Set task → Starting at the line containing "place('pot', potSolid(), clay);", please quote every line up to and including the line containing "if empty is", exactly, and nothing beyond.

Data segment →
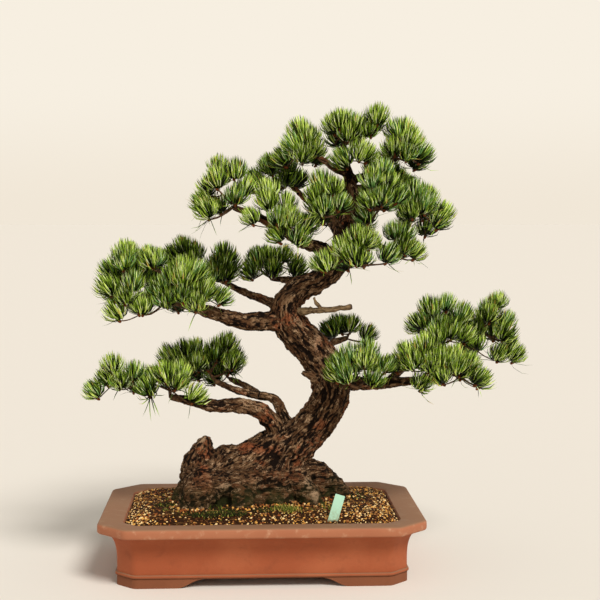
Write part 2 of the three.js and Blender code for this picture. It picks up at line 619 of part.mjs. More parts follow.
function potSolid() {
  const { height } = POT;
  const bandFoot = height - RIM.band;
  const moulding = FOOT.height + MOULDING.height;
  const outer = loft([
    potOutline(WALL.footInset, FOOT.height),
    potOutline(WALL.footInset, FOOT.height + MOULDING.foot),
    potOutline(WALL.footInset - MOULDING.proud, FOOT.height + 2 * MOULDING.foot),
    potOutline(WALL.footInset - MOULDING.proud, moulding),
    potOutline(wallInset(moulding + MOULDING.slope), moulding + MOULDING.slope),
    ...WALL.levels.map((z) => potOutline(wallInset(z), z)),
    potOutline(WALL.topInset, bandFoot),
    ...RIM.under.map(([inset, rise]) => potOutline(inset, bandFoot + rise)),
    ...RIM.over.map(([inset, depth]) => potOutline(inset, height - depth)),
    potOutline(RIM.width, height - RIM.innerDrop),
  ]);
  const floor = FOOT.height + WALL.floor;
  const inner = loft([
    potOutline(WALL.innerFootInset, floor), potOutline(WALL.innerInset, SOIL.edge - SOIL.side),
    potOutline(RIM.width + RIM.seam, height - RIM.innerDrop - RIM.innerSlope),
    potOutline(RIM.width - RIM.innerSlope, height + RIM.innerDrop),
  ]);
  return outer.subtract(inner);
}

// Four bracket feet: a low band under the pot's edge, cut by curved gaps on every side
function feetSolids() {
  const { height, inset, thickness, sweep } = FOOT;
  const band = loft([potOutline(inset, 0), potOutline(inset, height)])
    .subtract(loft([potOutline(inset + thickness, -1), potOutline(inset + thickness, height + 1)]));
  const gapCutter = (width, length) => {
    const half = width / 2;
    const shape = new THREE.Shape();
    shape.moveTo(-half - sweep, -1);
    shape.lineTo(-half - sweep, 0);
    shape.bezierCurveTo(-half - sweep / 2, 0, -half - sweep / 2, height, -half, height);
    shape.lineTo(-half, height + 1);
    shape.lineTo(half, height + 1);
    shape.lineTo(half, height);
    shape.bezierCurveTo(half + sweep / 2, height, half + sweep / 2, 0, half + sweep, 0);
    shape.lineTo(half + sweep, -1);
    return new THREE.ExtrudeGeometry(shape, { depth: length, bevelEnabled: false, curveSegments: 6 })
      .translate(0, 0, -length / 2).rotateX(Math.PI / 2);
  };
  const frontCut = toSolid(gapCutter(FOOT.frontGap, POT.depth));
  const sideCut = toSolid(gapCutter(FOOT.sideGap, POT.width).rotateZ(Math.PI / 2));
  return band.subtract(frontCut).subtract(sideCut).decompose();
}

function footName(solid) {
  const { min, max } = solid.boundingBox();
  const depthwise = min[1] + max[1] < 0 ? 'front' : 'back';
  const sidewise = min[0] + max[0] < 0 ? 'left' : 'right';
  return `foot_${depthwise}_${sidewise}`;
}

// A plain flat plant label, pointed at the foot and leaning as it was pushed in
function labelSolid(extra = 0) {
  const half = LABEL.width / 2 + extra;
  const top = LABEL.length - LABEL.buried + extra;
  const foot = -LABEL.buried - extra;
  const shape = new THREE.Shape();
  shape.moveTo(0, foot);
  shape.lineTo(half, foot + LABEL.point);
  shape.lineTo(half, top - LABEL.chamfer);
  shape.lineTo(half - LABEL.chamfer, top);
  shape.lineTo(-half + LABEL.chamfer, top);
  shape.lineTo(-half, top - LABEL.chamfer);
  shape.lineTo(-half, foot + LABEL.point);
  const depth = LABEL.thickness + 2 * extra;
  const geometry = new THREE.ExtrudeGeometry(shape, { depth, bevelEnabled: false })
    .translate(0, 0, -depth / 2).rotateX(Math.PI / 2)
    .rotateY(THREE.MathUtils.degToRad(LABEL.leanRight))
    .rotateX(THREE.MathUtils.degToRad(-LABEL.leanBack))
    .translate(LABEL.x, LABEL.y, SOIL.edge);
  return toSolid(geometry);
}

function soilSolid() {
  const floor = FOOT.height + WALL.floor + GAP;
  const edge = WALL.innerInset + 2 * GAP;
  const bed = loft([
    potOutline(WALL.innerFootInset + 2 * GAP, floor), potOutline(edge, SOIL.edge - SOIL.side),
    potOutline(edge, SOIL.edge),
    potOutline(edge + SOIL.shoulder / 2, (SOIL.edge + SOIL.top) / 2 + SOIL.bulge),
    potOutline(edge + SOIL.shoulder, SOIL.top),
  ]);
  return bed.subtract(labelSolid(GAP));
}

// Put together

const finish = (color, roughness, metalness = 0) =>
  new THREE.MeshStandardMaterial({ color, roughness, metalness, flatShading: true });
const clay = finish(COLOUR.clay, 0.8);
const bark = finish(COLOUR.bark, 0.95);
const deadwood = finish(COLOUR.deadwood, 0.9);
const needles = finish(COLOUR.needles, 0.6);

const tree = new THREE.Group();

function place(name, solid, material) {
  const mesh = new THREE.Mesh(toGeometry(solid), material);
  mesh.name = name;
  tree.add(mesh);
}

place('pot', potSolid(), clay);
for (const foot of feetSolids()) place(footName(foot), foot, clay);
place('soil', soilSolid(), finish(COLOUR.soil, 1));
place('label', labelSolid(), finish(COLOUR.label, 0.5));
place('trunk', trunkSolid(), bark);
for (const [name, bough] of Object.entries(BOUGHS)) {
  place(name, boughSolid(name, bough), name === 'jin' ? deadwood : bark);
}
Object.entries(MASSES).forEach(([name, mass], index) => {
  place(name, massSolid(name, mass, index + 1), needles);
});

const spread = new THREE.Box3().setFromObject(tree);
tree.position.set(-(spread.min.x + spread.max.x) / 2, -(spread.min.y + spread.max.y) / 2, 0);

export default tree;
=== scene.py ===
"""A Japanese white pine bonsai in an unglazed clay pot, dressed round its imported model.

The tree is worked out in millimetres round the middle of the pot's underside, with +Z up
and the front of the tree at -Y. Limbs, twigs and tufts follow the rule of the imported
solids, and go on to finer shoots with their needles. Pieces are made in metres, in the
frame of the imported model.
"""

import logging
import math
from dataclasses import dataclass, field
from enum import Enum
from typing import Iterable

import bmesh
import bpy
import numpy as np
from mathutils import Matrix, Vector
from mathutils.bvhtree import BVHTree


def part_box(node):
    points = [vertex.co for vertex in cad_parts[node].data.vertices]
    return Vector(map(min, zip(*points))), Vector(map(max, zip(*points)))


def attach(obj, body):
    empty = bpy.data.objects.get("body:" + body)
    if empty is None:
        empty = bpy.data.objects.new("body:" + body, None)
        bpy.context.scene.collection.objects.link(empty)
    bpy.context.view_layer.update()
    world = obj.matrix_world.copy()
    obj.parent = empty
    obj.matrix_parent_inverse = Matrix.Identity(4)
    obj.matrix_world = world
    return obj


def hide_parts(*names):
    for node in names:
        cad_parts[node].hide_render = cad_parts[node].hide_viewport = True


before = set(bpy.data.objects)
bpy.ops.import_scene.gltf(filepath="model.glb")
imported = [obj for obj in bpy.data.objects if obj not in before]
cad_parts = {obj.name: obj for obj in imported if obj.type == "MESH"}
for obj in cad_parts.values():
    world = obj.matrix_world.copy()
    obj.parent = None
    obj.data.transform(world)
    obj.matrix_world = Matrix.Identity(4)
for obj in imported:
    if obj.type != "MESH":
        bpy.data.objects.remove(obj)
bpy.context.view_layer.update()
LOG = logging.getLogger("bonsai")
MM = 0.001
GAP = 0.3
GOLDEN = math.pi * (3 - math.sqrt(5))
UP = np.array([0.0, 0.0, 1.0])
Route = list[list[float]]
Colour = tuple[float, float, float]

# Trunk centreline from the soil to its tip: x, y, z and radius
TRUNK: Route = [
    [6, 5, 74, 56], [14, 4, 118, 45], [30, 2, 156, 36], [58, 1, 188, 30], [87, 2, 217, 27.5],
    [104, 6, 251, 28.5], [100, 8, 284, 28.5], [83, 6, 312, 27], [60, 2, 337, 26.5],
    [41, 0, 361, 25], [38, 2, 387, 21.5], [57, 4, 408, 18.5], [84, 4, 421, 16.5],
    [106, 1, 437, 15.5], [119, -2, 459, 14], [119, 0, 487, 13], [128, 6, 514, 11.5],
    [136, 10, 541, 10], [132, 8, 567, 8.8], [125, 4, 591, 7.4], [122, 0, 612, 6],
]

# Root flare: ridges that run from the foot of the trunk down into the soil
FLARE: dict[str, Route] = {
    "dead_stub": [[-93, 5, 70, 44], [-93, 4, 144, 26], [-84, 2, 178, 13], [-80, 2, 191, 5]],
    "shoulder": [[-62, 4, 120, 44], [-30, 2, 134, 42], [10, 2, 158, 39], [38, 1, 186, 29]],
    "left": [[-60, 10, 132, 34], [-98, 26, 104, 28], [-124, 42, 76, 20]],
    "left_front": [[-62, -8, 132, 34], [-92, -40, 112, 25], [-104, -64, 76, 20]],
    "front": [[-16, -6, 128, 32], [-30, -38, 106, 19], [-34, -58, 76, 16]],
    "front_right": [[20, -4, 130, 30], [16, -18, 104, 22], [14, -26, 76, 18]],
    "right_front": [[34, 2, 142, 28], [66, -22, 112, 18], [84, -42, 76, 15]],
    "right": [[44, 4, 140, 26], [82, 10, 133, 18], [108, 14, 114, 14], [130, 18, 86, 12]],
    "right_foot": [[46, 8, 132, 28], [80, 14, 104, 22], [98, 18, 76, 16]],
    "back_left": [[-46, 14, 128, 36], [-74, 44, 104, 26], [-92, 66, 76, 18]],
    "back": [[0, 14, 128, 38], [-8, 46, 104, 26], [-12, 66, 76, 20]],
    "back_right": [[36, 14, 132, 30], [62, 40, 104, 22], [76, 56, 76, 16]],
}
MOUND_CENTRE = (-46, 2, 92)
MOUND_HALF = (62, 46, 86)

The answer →
place('pot', potSolid(), clay);
for (const foot of feetSolids()) place(footName(foot), foot, clay);
place('soil', soilSolid(), finish(COLOUR.soil, 1));
place('label', labelSolid(), finish(COLOUR.label, 0.5));
place('trunk', trunkSolid(), bark);
for (const [name, bough] of Object.entries(BOUGHS)) {
  place(name, boughSolid(name, bough), name === 'jin' ? deadwood : bark);
}
Object.entries(MASSES).forEach(([name, mass], index) => {
  place(name, massSolid(name, mass, index + 1), needles);
});

const spread = new THREE.Box3().setFromObject(tree);
tree.position.set(-(spread.min.x + spread.max.x) / 2, -(spread.min.y + spread.max.y) / 2, 0);

export default tree;
=== scene.py ===
"""A Japanese white pine bonsai in an unglazed clay pot, dressed round its imported model.

The tree is worked out in millimetres round the middle of the pot's underside, with +Z up
and the front of the tree at -Y. Limbs, twigs and tufts follow the rule of the imported
solids, and go on to finer shoots with their needles. Pieces are made in metres, in the
frame of the imported model.
"""

import logging
import math
from dataclasses import dataclass, field
from enum import Enum
from typing import Iterable

import bmesh
import bpy
import numpy as np
from mathutils import Matrix, Vector
from mathutils.bvhtree import BVHTree


def part_box(node):
    points = [vertex.co for vertex in cad_parts[node].data.vertices]
    return Vector(map(min, zip(*points))), Vector(map(max, zip(*points)))


def attach(obj, body):
    empty = bpy.data.objects.get("body:" + body)
    if empty is None:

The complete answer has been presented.